因此,起因于南三复的始乱终弃,窦女曾经的满腔爱意变成了怨气冲天的鬼魂复仇。在窦女的复仇行动中,她从被害者变成了害人者,“大家女”之死就直接来源于窦女的复仇,还有已故的姚家小姐,不仅被开坟掘墓更遭遇尸体“四体裸然”这样的侮辱。对这两个无辜女子而言又何尝不是个体命运的悲剧?而窦女为复仇无所不用其极,伤人性命,辱人尊严,她的做法已然违背了伦理道德,曾经天真无邪的女孩子成了不讲伦理、不讲道德的复仇狂。在她身上,美德在复仇的火焰中烟消云散,其间的沉痛感显得更加强烈,悲剧意味也更突出。
三、结语
异史氏说:“挞于室,听之;笑于门,仍听之;抑何其忍!而所以报之者,亦比李十郎惨矣!”作者蒲松龄借异史氏之口,言南三复始乱终弃行为当中表现出的心狠决绝比《霍小玉传》中的李益要甚,因此他的下场自然更惨。灵魂不死的信仰“是处于所有进化阶段的人们中间普遍存在的一种信仰,可以当成一个毫无疑问的真理”[6]。在封建专制统治之下,窦氏或者说广大女性所处的地位决定了其受压抑遭摧残之深重,而即便有意识的觉醒,她们的反抗和复仇在现实中也难以开花结果。被抛弃被损害的窦女在现实中只能绝望死去,在作者笔下,现实中窦女的死被赋予另一种意义上重生的内涵。变作厉鬼一方面使弱势者获得了反抗的勇气,另一方面使弱势者在超现实中获得了复仇的力量和能力。

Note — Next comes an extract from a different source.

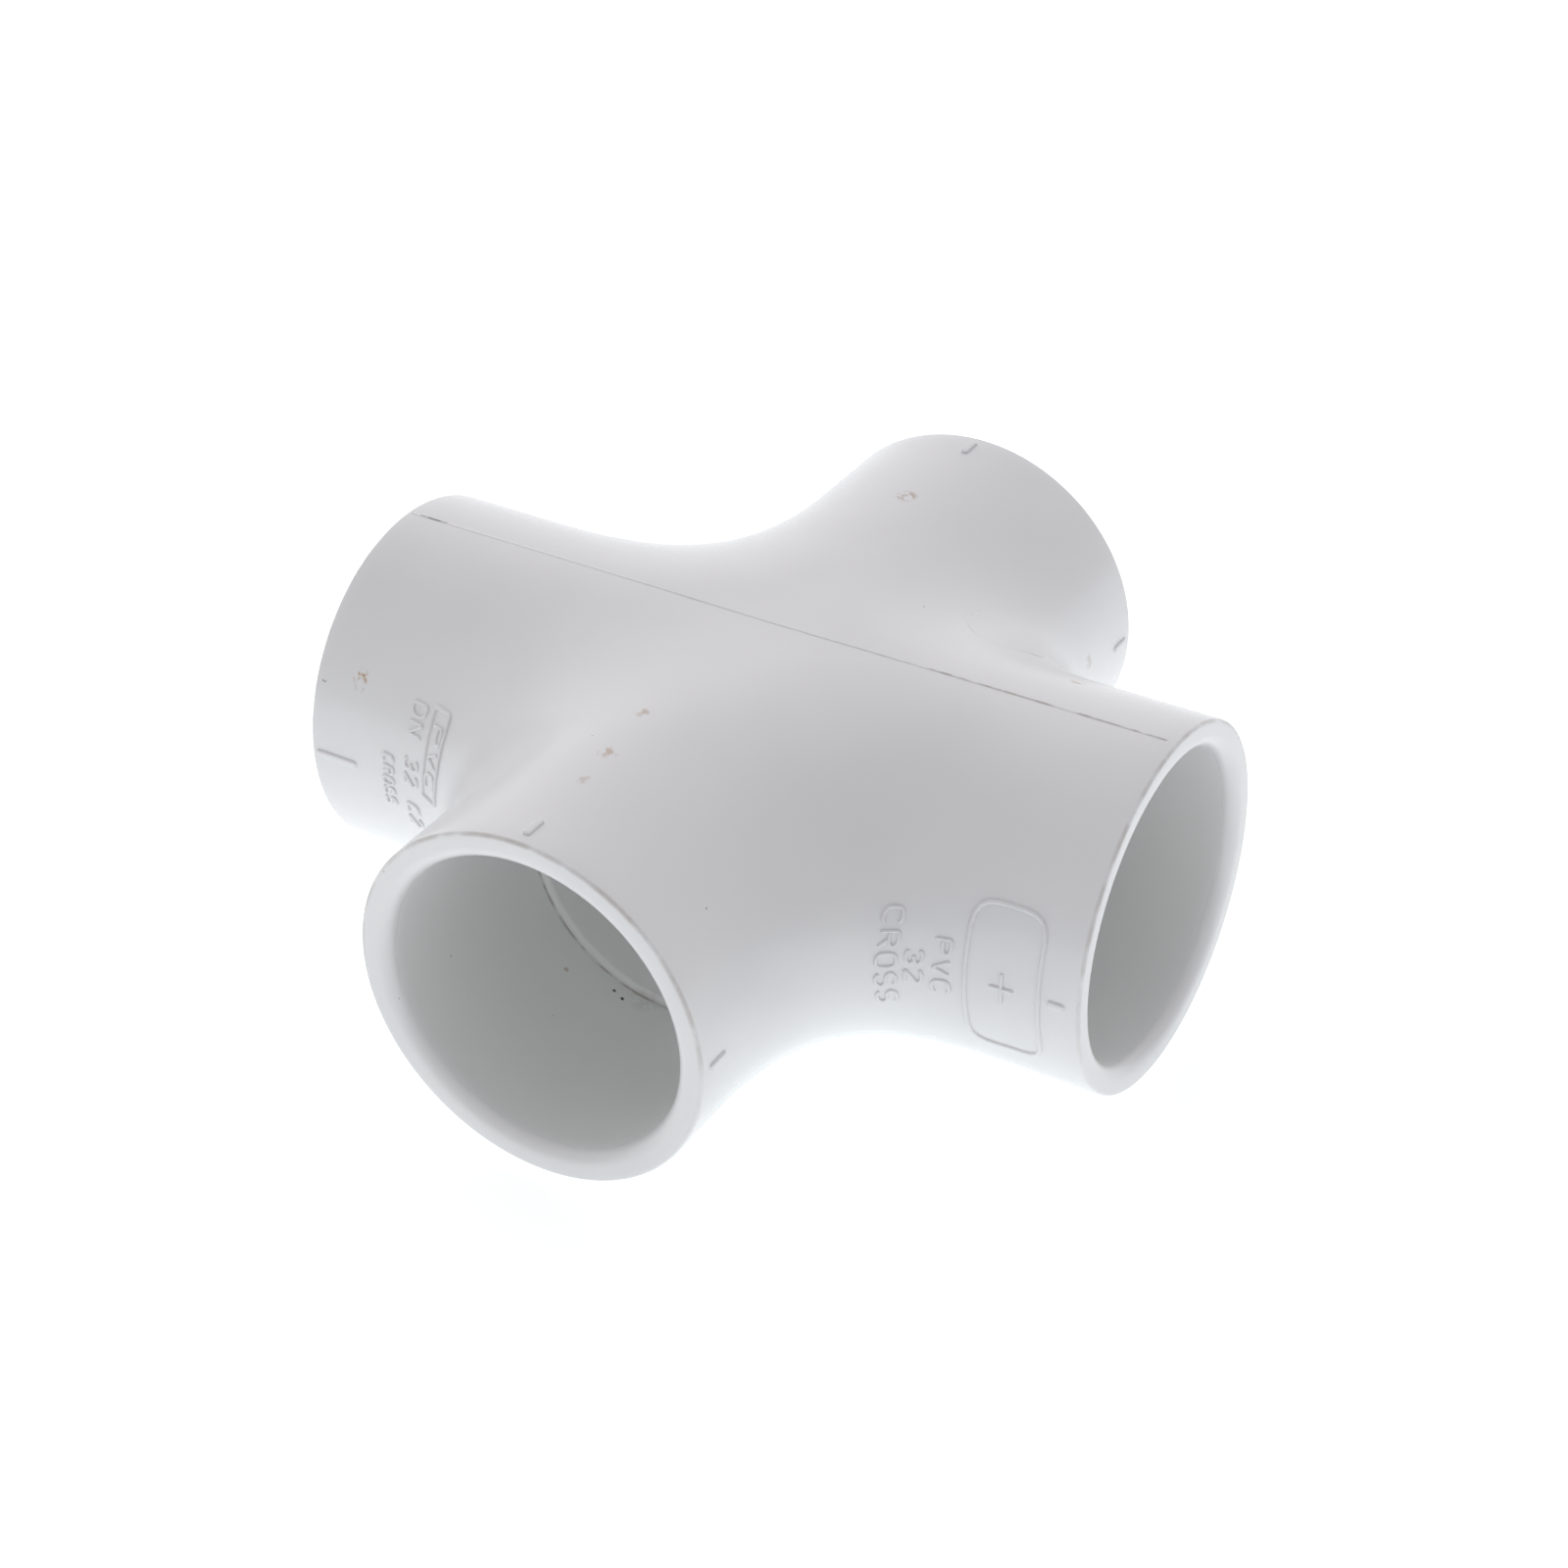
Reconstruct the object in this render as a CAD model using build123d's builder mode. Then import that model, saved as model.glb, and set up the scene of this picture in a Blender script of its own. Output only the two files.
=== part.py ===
from build123d import *
import math
import os

# Four-way plumbing cross for DN 32 (1-1/4 in) solvent-weld pipe, all sizes in millimetres.
# The frame: the two axes cross at the origin, the run with the parting line lies along X,
# the other run lies along Y, and +Z is up. The fitting lies flat on a table.
# The real cross is one injection moulding. It is split here into a hub and four sockets that
# meet face to face, and the raised marks on its skin are separate pieces.

# Driving dimensions
OUTER_RADIUS = 25.25          # outside of both runs
HALF_LENGTH = 58.74           # crossing of the axes to each rim, 2-5/16 in
SOCKET_DEPTH = 31.75          # rim to stop shoulder, 1-1/4 in
SOCKET_RADIUS = 21.15         # mean of a bore that tapers from 21.27 at the lip to 21.02 at the stop
WATERWAY_RADIUS = 20.15       # clear way through the middle
RIM_EDGE = 0.45               # rounding of the rim's outer edge
RIM_LIP = 2.0                 # rounding of the rim's inner edge, which leads the pipe in
SHOULDER_EDGE = 0.4           # rounding of the stop shoulder's inner edge
WEB_REACH = 28.0              # how far the web between two runs spreads along each of them
WEB_HANDLE = 20.0             # pull of the web's curve towards the corner of the two runs
WEB_INSET = 0.05              # the web starts just inside the tubes, so the pieces fuse cleanly

# Raised marks
RIDGE_WIDTH = 0.4             # flash left where the two mould halves meet
RIDGE_HEIGHT = 0.25
RIDGE_LEFT_END = -58.2
RIDGE_RIGHT_END = 57.2
TICK_WIDTH = 1.0              # marks used to line the pipes up
TICK_HEIGHT = 0.35
RELIEF = 0.3                  # height of letters and frames
FRAME_RIB = 0.6               # width of a frame's rib
STROKE = 0.45                 # width of a letter's stroke

SHOULDER = HALF_LENGTH - SOCKET_DEPTH
lip_start = HALF_LENGTH - RIM_LIP
DIAMETER = 2 * OUTER_RADIUS
QUARTER_TURNS = {"socket_right": 0, "socket_back": 90, "socket_left": 180, "socket_front": 270}

os.makedirs("parts", exist_ok=True)


def save(builder, name):
    """Label a finished piece and write its STEP file."""
    builder.part.label = name
    export_step(builder.part, f"parts/{name}.step")


# Web: the smooth fill between two neighbouring tubes. Its flat profile keeps its direction
# while its corner follows the curve in which the outsides of the two tubes cross.
crossing_radius = OUTER_RADIUS - WEB_INSET
with BuildPart() as web:
    with BuildLine(Plane(origin=(0, 0, 0), x_dir=(1, 1, 0), z_dir=(1, -1, 0))) as crossing_curve:
        EllipticalCenterArc(
            (0, 0), crossing_radius * math.sqrt(2), crossing_radius, start_angle=-90, arc_size=180
        )
    with BuildSketch(Plane.XY.offset(-crossing_radius)):
        with BuildLine():
            Polyline((0, WEB_REACH), (0, 0), (WEB_REACH, 0))
            Bezier((WEB_REACH, 0), (WEB_REACH - WEB_HANDLE, 0), (0, WEB_REACH - WEB_HANDLE), (0, WEB_REACH))
        make_face()
    sweep(path=crossing_curve.line, normal=(0, 0, 1))

# Outer skin: two equal tubes that cross, with a web in each of the four corners.
with BuildPart() as skin:
    Cylinder(OUTER_RADIUS, 2 * HALF_LENGTH, rotation=(0, 90, 0))
    Cylinder(OUTER_RADIUS, 2 * HALF_LENGTH, rotation=(90, 0, 0))
    with Locations([Rotation(0, 0, turn) for turn in QUARTER_TURNS.values()]):
        add(web.part)

# Centre hub: the middle of the cross, as far as the four stop shoulders. Each shoulder is the
# ring of hub wall that shows inside a socket, and a pipe pushed home stops against it.
with BuildPart() as centre_hub:
    add(skin.part)
    Box(2 * SHOULDER, 2 * SHOULDER, DIAMETER, mode=Mode.INTERSECT)
    Cylinder(WATERWAY_RADIUS, 2 * SHOULDER, rotation=(0, 90, 0), mode=Mode.SUBTRACT)
    Cylinder(WATERWAY_RADIUS, 2 * SHOULDER, rotation=(90, 0, 0), mode=Mode.SUBTRACT)
    shoulder_circles = centre_hub.edges().filter_by(GeomType.CIRCLE).filter_by(
        lambda edge: abs(edge.radius - WATERWAY_RADIUS) < 0.01
    )
    fillet(shoulder_circles, SHOULDER_EDGE)
save(centre_hub, "centre_hub")

# Socket: a cup for one pipe, from its stop shoulder to its rim. Beyond the hub it takes in its
# half of the web on each side, up to the diagonal that it shares with its neighbour.
with BuildPart() as socket:
    add(skin.part)
    with BuildSketch(Plane.XY.offset(-OUTER_RADIUS), mode=Mode.PRIVATE) as wedge:
        with BuildLine():
            Polyline(
                (SHOULDER, -SHOULDER),
                (HALF_LENGTH, -HALF_LENGTH),
                (HALF_LENGTH, HALF_LENGTH),
                (SHOULDER, SHOULDER),
                close=True,
            )
        make_face()
    extrude(wedge.sketch, amount=DIAMETER, mode=Mode.INTERSECT)
    rim_edge = socket.faces().sort_by(Axis.X)[-1].outer_wire().edges()
    fillet(rim_edge, RIM_EDGE)
    with BuildSketch(Plane.XZ):
        with BuildLine():
            Polyline(
                (HALF_LENGTH, SOCKET_RADIUS + RIM_LIP),
                (HALF_LENGTH, 0),
                (SHOULDER, 0),
                (SHOULDER, SOCKET_RADIUS),
                (lip_start, SOCKET_RADIUS),
            )
            RadiusArc((lip_start, SOCKET_RADIUS), (HALF_LENGTH, SOCKET_RADIUS + RIM_LIP), RIM_LIP)
        make_face()
    revolve(axis=Axis.X, mode=Mode.SUBTRACT)

for socket_name, turn in QUARTER_TURNS.items():
    with BuildPart() as turned_socket:
        with Locations(Rotation(0, 0, turn)):
            add(socket.part)
    save(turned_socket, socket_name)

# Parting ridge: the thin line of flash along the X run, where the two mould halves meet.
# The one underneath is a piece of its own, because the fitting rests on it.
for ridge_name, side in {"parting_ridge_top": 1, "parting_ridge_underside": -1}.items():
    ridge_middle = (RIDGE_LEFT_END + RIDGE_RIGHT_END) / 2
    with BuildPart() as ridge:
        with BuildSketch(Plane.XY.offset(side * OUTER_RADIUS)):
            with Locations((ridge_middle, 0)):
                Rectangle(RIDGE_RIGHT_END - RIDGE_LEFT_END, RIDGE_WIDTH)
        extrude(amount=side * RIDGE_HEIGHT)
    save(ridge, ridge_name)

# Alignment ticks: short raised bars beside the rims, one every quarter turn where no ridge runs.
# Each entry gives the direction that the tick faces and where it starts and ends along the run.
X_RUN_TICKS = {"ticks_left": (-58.0, -51.0), "ticks_right": (54.3, 56.8)}
Y_RUN_TICKS = {"ticks_front": (-57.0, -53.3), "ticks_back": (53.5, 57.2)}


def tick(outward, along, start, end, height):
    """One bar that stands on the skin, facing outward, from start to end along its run."""
    face = Plane(origin=outward * OUTER_RADIUS, x_dir=along, z_dir=outward)
    with BuildSketch(face) as footprint:
        with Locations(((start + end) / 2, 0)):
            Rectangle(end - start, TICK_WIDTH)
    extrude(footprint.sketch, amount=height)


for ticks_name, (start, end) in X_RUN_TICKS.items():
    with BuildPart() as x_run_ticks:
        for outward in (Vector(0, -1, 0), Vector(0, 1, 0)):
            tick(outward, Vector(1, 0, 0), start, end, TICK_HEIGHT)
    save(x_run_ticks, ticks_name)

for ticks_name, (start, end) in Y_RUN_TICKS.items():
    with BuildPart() as y_run_ticks:
        for outward in (Vector(1, 0, 0), Vector(-1, 0, 0), Vector(0, 0, 1)):
            tick(outward, Vector(0, 1, 0), start, end, TICK_HEIGHT)
    save(y_run_ticks, ticks_name)

# The two ticks underneath are as low as the ridge, so that the fitting stands level on all three.
with BuildPart() as ticks_underside:
    for start, end in Y_RUN_TICKS.values():
        tick(Vector(0, 0, -1), Vector(0, 1, 0), start, end, RIDGE_HEIGHT)
save(ticks_underside, "ticks_underside")

# Markings: plain sizes and names of material, raised on the front of the X run. They read
# downwards, with the tops of the letters towards +X. The mould opens along Y, so each one is a
# flat drawing that stands straight out of the skin.
# A letter is drawn in strokes on a grid 4 wide and 6 high.
LETTERS = {
    "C": [[(4, 5), (3, 6), (1, 6), (0, 5), (0, 1), (1, 0), (3, 0), (4, 1)]],
    "D": [[(0, 0), (0, 6), (2.5, 6), (4, 4.5), (4, 1.5), (2.5, 0), (0, 0)]],
    "N": [[(0, 0), (0, 6), (4, 0), (4, 6)]],
    "O": [[(1, 0), (0, 1), (0, 5), (1, 6), (3, 6), (4, 5), (4, 1), (3, 0), (1, 0)]],
    "P": [[(0, 0), (0, 6), (3, 6), (4, 5), (4, 4), (3, 3), (0, 3)]],
    "R": [[(0, 0), (0, 6), (3, 6), (4, 5), (4, 4), (3, 3), (0, 3)], [(2, 3), (4, 0)]],
    "S": [[(4, 5), (3, 6), (1, 6), (0, 5), (0, 4), (1, 3), (3, 3), (4, 2), (4, 1), (3, 0), (1, 0), (0, 1)]],
    "V": [[(0, 6), (2, 0), (4, 6)]],
    "2": [[(0, 5), (1, 6), (3, 6), (4, 5), (4, 4), (0, 0), (4, 0)]],
    "3": [
        [(0, 5), (1, 6), (3, 6), (4, 5), (4, 4), (3, 3), (1.5, 3)],
        [(3, 3), (4, 2), (4, 1), (3, 0), (1, 0), (0, 1)],
    ],
    "+": [[(0, 3), (4, 3)], [(2, 1), (2, 5)]],
}
GRID_HEIGHT = 6
GRID_ADVANCE = 6
front_view = Plane(origin=(0, -HALF_LENGTH, 0), x_dir=(0, 0, -1), z_dir=(0, -1, 0))


def word(text, feet_x, top, letter_height, advance):
    """Strokes of a word that starts at the height top and reads downwards."""
    across = advance / GRID_ADVANCE
    upright = letter_height / GRID_HEIGHT
    for place, letter in enumerate(text):
        if letter == " ":
            continue
        start = place * advance - top
        for stroke in LETTERS[letter]:
            with BuildLine() as pen:
                Polyline([(start + u * across, feet_x + v * upright) for u, v in stroke])
            trace(pen.line, line_width=STROKE)


def frame(low_x, high_x, top, bottom, corner):
    """A plain four-sided rib with rounded corners."""
    with Locations((-(top + bottom) / 2, (low_x + high_x) / 2)):
        RectangleRounded(top - bottom, high_x - low_x, corner)
        RectangleRounded(
            top - bottom - 2 * FRAME_RIB, high_x - low_x - 2 * FRAME_RIB, corner / 2, mode=Mode.SUBTRACT
        )


def raise_from_skin(drawing):
    """Stand a flat drawing proud of the skin, facing the front."""
    extrude(drawing, amount=-HALF_LENGTH)
    with Locations((0, -RELIEF, 0)):
        add(skin.part, mode=Mode.INTERSECT)
    add(skin.part, mode=Mode.SUBTRACT)


with BuildPart() as marking_left_frame:
    with BuildSketch(front_view) as left_frame_drawing:
        frame(-38.6, -34.9, 12.8, 0.5, 0.5)
    raise_from_skin(left_frame_drawing.sketch)
save(marking_left_frame, "marking_left_frame")

with BuildPart() as marking_left_text:
    with BuildSketch(front_view) as left_text_drawing:
        word("PVC", -37.7, 10.6, 1.9, 3.0)
        word("DN 32", -42.1, 12.0, 2.5, 2.35)
        word("C2", -42.1, -2.2, 2.3, 2.35)
        word("CROSS", -46.3, 3.8, 1.9, 1.7)
    raise_from_skin(left_text_drawing.sketch)
save(marking_left_text, "marking_left_text")

with BuildPart() as marking_right_frame:
    with BuildSketch(front_view) as right_frame_drawing:
        frame(43.0, 53.4, 11.2, -11.2, 2.4)
    raise_from_skin(right_frame_drawing.sketch)
save(marking_right_frame, "marking_right_frame")

with BuildPart() as marking_right_text:
    with BuildSketch(front_view) as right_text_drawing:
        word("CROSS", 33.1, 8.6, 2.1, 2.9)
        word("32", 36.2, 3.4, 1.9, 2.9)
        word("PVC", 39.3, 5.2, 2.1, 3.0)
        word("+", 45.6, 2.3, 5.0, 7.0)
    raise_from_skin(right_text_drawing.sketch)
save(marking_right_text, "marking_right_text")
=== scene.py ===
import math

import bmesh
import bpy
from mathutils import Matrix, Vector


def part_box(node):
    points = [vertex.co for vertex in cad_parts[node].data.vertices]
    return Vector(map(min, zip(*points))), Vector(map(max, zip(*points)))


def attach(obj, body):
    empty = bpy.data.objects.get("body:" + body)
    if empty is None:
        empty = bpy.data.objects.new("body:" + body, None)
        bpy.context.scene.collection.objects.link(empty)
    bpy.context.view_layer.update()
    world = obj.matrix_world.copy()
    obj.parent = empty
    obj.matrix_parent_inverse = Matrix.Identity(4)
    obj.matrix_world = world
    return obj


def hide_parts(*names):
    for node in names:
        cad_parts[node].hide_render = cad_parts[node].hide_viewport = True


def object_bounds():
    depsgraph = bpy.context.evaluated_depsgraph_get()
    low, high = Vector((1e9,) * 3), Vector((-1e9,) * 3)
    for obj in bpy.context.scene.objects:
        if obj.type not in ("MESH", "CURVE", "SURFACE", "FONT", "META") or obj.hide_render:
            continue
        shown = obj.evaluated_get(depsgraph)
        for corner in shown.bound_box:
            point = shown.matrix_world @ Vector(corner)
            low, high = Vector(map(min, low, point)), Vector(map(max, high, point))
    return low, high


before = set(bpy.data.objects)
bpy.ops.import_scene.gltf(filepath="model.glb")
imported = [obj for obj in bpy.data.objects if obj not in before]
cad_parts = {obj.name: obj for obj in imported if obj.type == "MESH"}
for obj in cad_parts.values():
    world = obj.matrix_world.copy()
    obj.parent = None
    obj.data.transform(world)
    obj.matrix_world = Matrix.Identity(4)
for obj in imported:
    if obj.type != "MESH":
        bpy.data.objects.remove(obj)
cad_low, cad_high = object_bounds()

# ---------------------------------------------------------------------------------------------
# The moulding: one shot of rigid PVC. Two equal tubes cross, a smooth web fills each corner, and
# each arm ends in a tapered socket with a rounded lip and a stop shoulder. One eighth of it is
# laid out in rows, from the web over the rim and in to the waterway; geometry nodes mirror it,
# repeat it for the four arms and weld it into one closed skin.
MM = 0.001
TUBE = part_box("centre_hub")[1][2]
HALF_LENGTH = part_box("socket_right")[1][0]
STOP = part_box("socket_right")[0][0]
LIP_BORE = 21.27 * MM
STOP_BORE = 21.02 * MM
WATERWAY = 20.15 * MM
WEB_REACH = 28.0 * MM
WEB_HANDLE = 20.0 * MM
RIM_EDGE = 0.45 * MM
RIM_LIP = 2.0 * MM
STOP_EDGE = 0.4 * MM
STOP_CORNER = 0.25 * MM
SAG_SHARE = 0.008
SAG_REACH = 18.0 * MM
ROW_COUNT = 81
WEB_STEPS = 12
TUBE_STEPS = 10
WATERWAY_STEPS = 14
FAN_STEPS = 8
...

悲剧是把美好的东西毁灭给人看。比之于个体命运的悲剧,传统美德的毁灭显然是具有更加震撼人心的力量。窦女先是在悲哀绝望中被毁灭了肉体生命,接下来又以美德为代价,在伦理悲剧中完成复仇。从作品的社会意义上讲,蒲松龄在《窦氏》中寄托了对世间正义的美好理想,反映了古代社会被侮辱被摧残的女性对美好生活的执著追求和对恶势力的顽强抗争。然而从情节看,其成功复仇的主题背后包含了深沉的悲剧意味,当我们在对负心汉遭到报应感到快意之时,仍难免感到些许沉重。
参考文献:
[1] 蒲松龄.聊斋志异[M].贵阳:贵州人民出版社,1994:205-207.
[2] 史伟泽.体察·赞颂·同情——《聊斋志异》反映的中国农民问题[J].哈尔滨师专学报,1997(3):90.
[3] 欧里庇得斯.欧里庇得斯悲剧集:一[M].罗念生,周启明,译.北京:人民文学出版社,1957:70.
[4] 杨晓莲,罗均丽.美狄亚与窦氏——中西文学中复仇女性形象比较[J].四川外语学院学报,2004(11):62.
[5] 李 丽.生亦爱情,死亦爱情——端看《窦氏》的爱恨情仇[J].世纪桥,2006(9):67.
[6] 弗雷泽.不死的信仰与死者崇拜[M].吴光正.中国古代小说的原型与母题.北京:社会科学文献出版社,2004:273.